Posté par francesca7 le 16 février 2014

(D’après Guide officiel de la Tour Eiffel, paru en 1893)

 

LES MOYENS D'ASCENSION de la TOUR EFFEL AU 19ème siècle dans Paris 220px-Tour_Eiffel_1905_championnat_de_l%27escalierLes Escaliers : 
On a les ascenseurs et les escaliers pour monter au premier et au deuxième étage, et un ascenseur seulement pour monter du deuxième étage au sommet.

Voulez-vous connaître d’abord le nombre total des marches à monter de la base au sommet de la Tour ? Il y en a 1.710 !
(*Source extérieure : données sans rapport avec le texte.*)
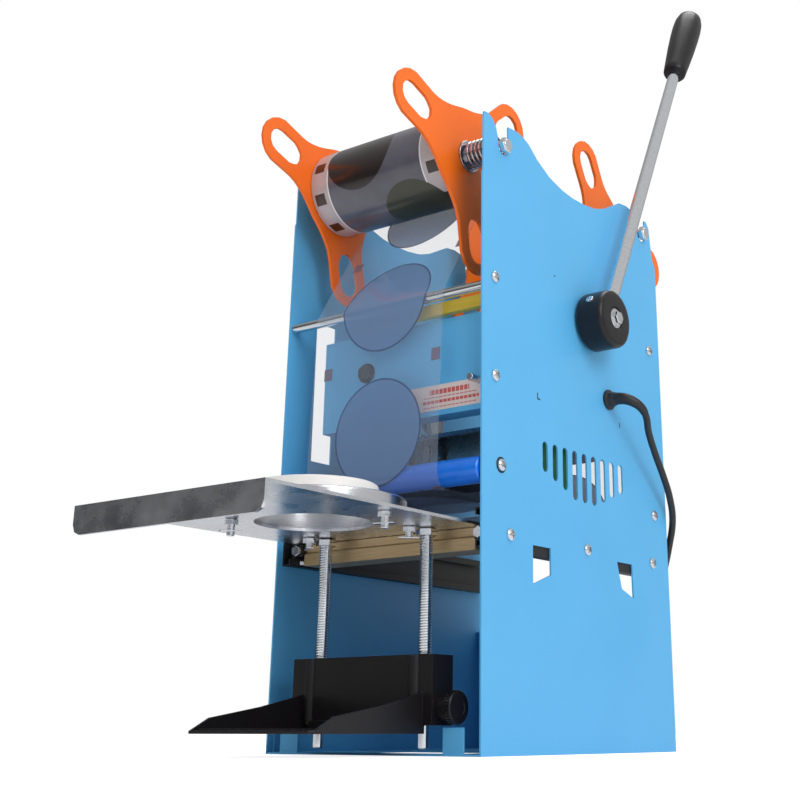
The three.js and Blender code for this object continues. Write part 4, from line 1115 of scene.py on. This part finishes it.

Dans les piles Est et Ouest sont disposés des escaliers à solides marches en chêne et larges de 4 mètre. Il y a 347 marches pour arriver au premier étage. On monte alternativement par ceux des piles Ouest et Est. Ces escaliers sont très doux, coupés par de nom-breux paliers. L’ascension n’y est nullement fatigante. 2.000 personnes peuvent prendre cette voie par heure, sans qu’il y ait encombrement.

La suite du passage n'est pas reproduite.